The idea behind the movement is to take away all preconceived gendered notions surrounding items of clothing. Traditionally, this manifests as dresses and skirts reserved for femme presenting people, and pant suits for masculine folk.  

Although genderless clothing has a rich history, one of the earliest examples of genderless dressing within the fashion industry we know today came about in the 1920s when influential women like Coco Chanel began styling pieces from the men’s section.

In recent times, we’ve seen the fight for trans and queer rights grow tenfold – and with this fight many have noticed the need for a change in collective thought around gender.

Gender roles are evolving - they’re not as they have always appeared and that’s a good thing, not only for the communities this change impacts, but also for fashion.

According to WWD, 56% of Gen Zers are already dressing outside of their assigned genders, so clearly the appetite for this sort of fashion is there. 

Not only are young consumers using their purchasing power to push against the strict gender binary, but they’re also vintage shopping, upcycling and feeding into subversive trends such as ‘Avant Apocalypse to explore their relationships with gender.

By making use of existing clothing to subvert traditional dressing and allow for genuine gender expression, these young fashion folk are shining a spotlight on why genderless design can be an asset to the sustainable fashion realm.

Credit: Homie

Credit: Homie

Can genderless fashion be sustainable?

Aiming for a fashion industry free of gender archetypes means that items of clothing can technically be worn by anyone from either end of the spectrum.

In this version of fashion utopia, pieces have far more potential for wear by a wider audience, which in turn, has a positive impact on the sustainable fashion sector. 

By increasing the potential for wear of a single garment, the focus will need to shift towards durable designs while reducing the turnover of worn clothes and desire to buy new.

Both of these factors essentially help to minimise the already exorbitant amount of waste created by the industry by creating fewer disposable garments, instead designing pieces to withstand the test of time.

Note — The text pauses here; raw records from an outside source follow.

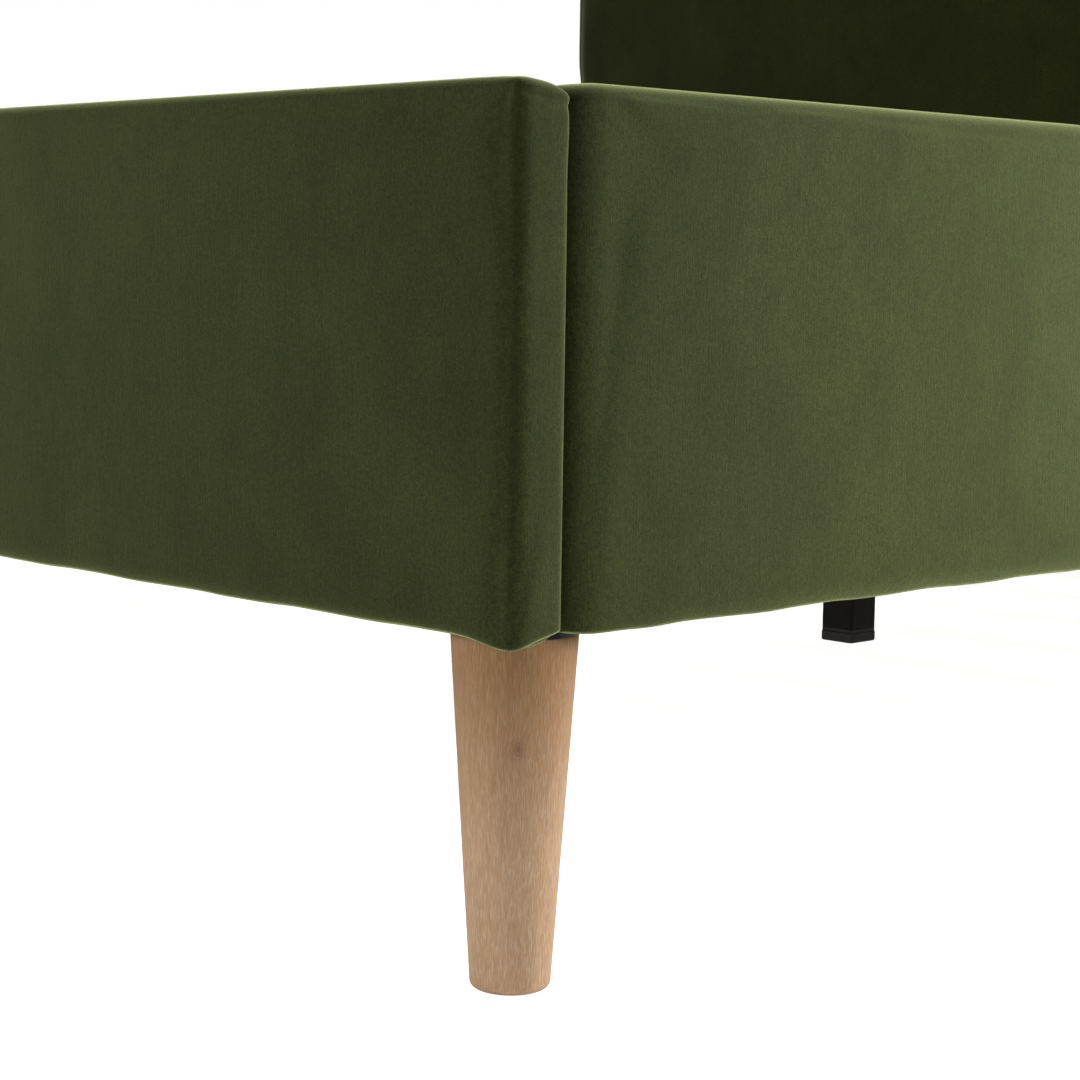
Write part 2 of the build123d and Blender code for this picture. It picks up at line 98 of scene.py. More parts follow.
class BedWoodSettings(bpy.types.PropertyGroup):
    leg: colour_setting("Leg wood", "Wood between the limed pores", (0.48, 0.300, 0.170))
    leg_dark: colour_setting("Leg wood, dark", "Darker grain and the knot", (0.33, 0.185, 0.095))
    lime: colour_setting("Lime", "Pale filler left in the pores", (0.68, 0.53, 0.39))
    pine: colour_setting("Pine", "Slats, ledges and frame timbers", (0.66, 0.47, 0.27))
    pine_dark: colour_setting("Pine, dark", "Late growth in the pine", (0.46, 0.27, 0.12))
    foot_radius: length_setting("Leg foot", "Radius of a leg at the floor", 0.0215)
    foot_round: length_setting("Leg foot rounding", "Rounding round a leg's sole", 0.004)


class BedStageSettings(bpy.types.PropertyGroup):
    camera_place: FloatVectorProperty(
        name="Camera", description="Where the camera stands", default=(1.8848, -1.9227, 0.3812),
        subtype="TRANSLATION", size=3,
    )
    camera_heading: FloatProperty(
        name="Heading", description="Turn of the camera to the left of +Y",
        default=math.radians(45.455), unit="ROTATION",
    )
    camera_tilt: FloatProperty(
        name="Tilt", description="How far the camera looks down",
        default=math.radians(6.319), unit="ROTATION",
    )
    camera_roll: FloatProperty(
        name="Roll", description="Turn of the camera about its own line of sight",
        default=math.radians(0.870), unit="ROTATION",
    )
    lens: FloatProperty(name="Lens", description="Focal length in millimetres", default=82.077, min=1)
    key_power: strength_setting("Key light", "Power of the light by the right side", 21)
    fill_power: strength_setting("Fill light", "Power of the two lights by the foot end", 15.5)
    front_power: strength_setting("Front light", "Power of the low light facing the front right leg", 3)
    left_power: strength_setting("Left light", "Power of the light facing the left side", 18)
    deck_power: strength_setting("Deck light", "Power of the lamp over the slats", 70)
    floor_glow: strength_setting("Floor glow", "Strength of the light off the floor", 0.20)
    back_power: strength_setting("Back light", "Power of the light behind the headboard", 20)
    ambient: strength_setting("Ambient", "Strength of the light from all round", 0.05)
    floor: colour_setting("Floor", "Colour of the floor", (0.86, 0.86, 0.86))


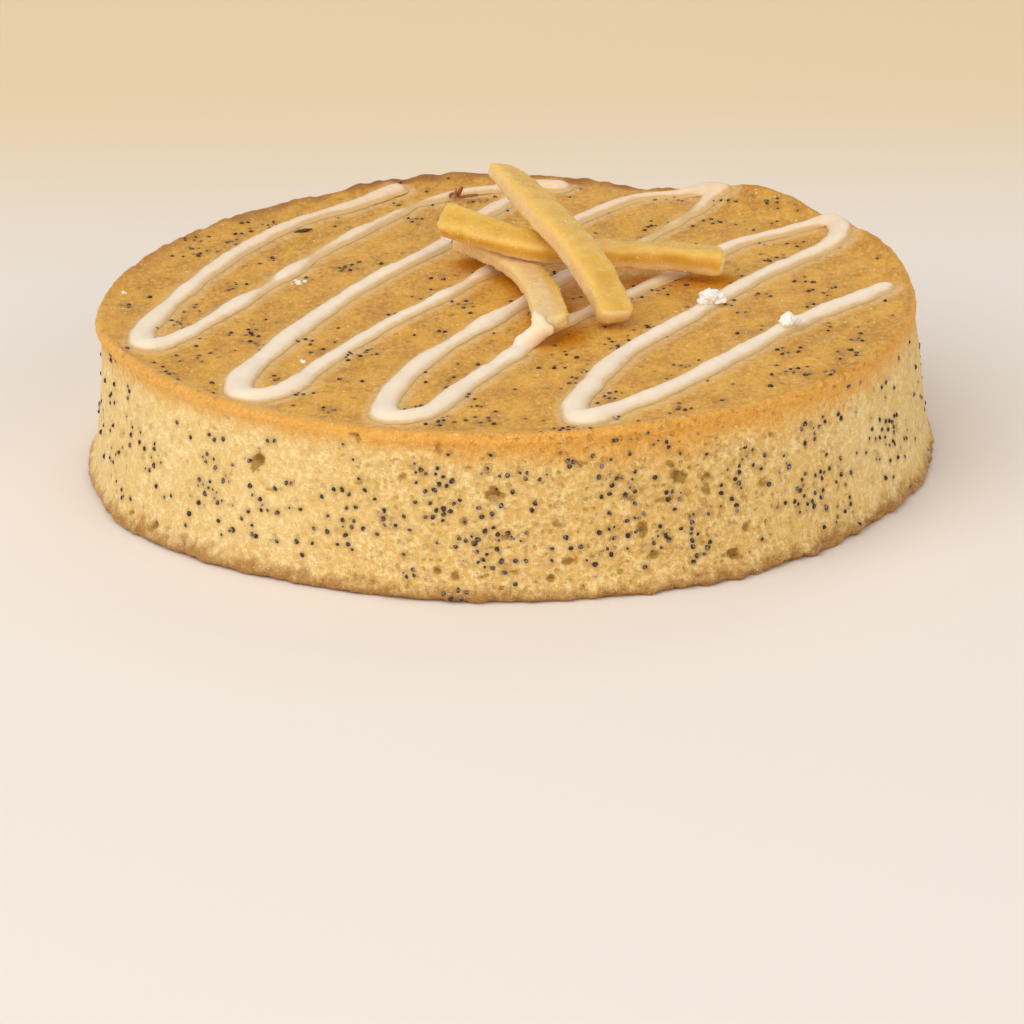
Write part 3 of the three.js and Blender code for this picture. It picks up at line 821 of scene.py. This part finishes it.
def relief(rows, normals, s):
    """Crumb relief on the side, ragged foot, stepped back rim, soft unevenness on the top."""
    radius, angle, z = round_axis(rows)
    on_side, on_top, on_lip, on_foot = zones(radius, z)
    fine = grain(rows, 1.4 * MM, 3)
    broad = grain(rows, 3.2 * MM, 9)
    slow = grain(rows, 14 * MM, 1)
    steps = grain(rows, 7 * MM, 21)
    push = on_side * (0.25 + 0.75 * coarseness(rows)) * s.relief * (fine + 1.2 * broad)
    push += on_side * 0.25 * MM * slow
    push += on_top * (0.22 * MM * slow + 0.1 * MM * broad + 0.05 * MM * fine)
    push += on_lip * (0.14 * MM * steps + 0.1 * MM * broad + 0.1 * MM * fine)
    turning = np.column_stack([RIM * angle, z, radius])
    cracks = smoothstep(np.abs(grain(turning, 3.4 * MM, 14)), 0.16, 0.0)
    push -= on_lip * bell(angle, -0.55, 0.35) * 0.8 * MM * cracks
    ridge = bell(radius, 94.9 * MM, 0.55 * MM) * smoothstep(z, 36 * MM, 37 * MM)
    push += ridge * (0.24 * MM + 0.16 * MM * broad)
    broken = 0.4 + 0.8 * bell(angle, -0.75, 0.5)
    push += on_foot * broken * (1.1 * MM * steps + 1.1 * MM * broad + 0.6 * MM * fine)
    back = bell(angle, 1.8, 1.1)
    lift = on_lip * back * (0.34 * MM * np.tanh(5 * grain(rows, 12 * MM, 8)) + 0.26 * MM * np.tanh(5 * steps))
    lift += on_lip * back * 0.14 * MM * np.tanh(4 * broad)
    lift += on_lip * (1 - back) * 0.14 * MM * steps
    moved = rows + normals * push[:, None]
    moved[:, 2] = np.maximum(moved[:, 2] + lift, 0)
    moved[z < 1e-6, 2] = 0
    return moved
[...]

Are any sustainable brands genderless?

Not only fabulous for the environment long term, but this impact may also encourage consumers to invest in well-made items of clothing that represent their values.

Oftentimes brands committed to cultivating an inclusive community of consumers from all ends of the gender spectrum are also progressive in other ways. 

Designing thoughtfully with sustainability in mind is just one of those aspects.

Industry leader for sustainable and ethical fashion ratings, Good On You, touted brands such as A.BCH, Stella McCartney, Afends, AndAll, and tonlé as ahead of the curve in the way of environmental, ethical and gender neutral designs. 

Green brands such as Reborn by Homie, Twoobs, Hew Clothing (pictured above) and Kloke, all also carry genderless styles and design with sustainable consideration.

What does de-gendered fashion look like?

While it’s a question not simply answered, genderless fashion can mean something different for everyone. 

For many, dressing without regard for the gender binary is incredibly freeing. For me, it looks like investing in genderless denim from small brands, adding to my oversized shirt and blazer collection, and leaning on accessories to express myself over traditionally gendered shapes.

Playing with traditionally masculine silhouettes is a way for me to explore the fluidity of my gender presentation, while also happily opting for more feminine ensembles when it feels right. 

Advocates for the genderless fashion movement, online non-binary creators, Alok Vaid-Menon, Deni Todorovič, and Sandy McIntyre (pictured above), are living examples of what de-gendered fashion has the potential to be – joyous beyond bounds.

To truly embrace the diversity of us all, while simultaneously fostering sustainable design and production - the fashion industry has some catching up to do.

Whether you’re interested in experimenting with your relationship with your gender, are looking for ways to support the gender-diverse community, or simply searching for a new staple piece for your wardrobe – investing in genderless brands and designs is a way forward for the industry as a whole, not just a select few.

Because clothing isn’t just for those who fall onto either side of the binary, it’s for everyone.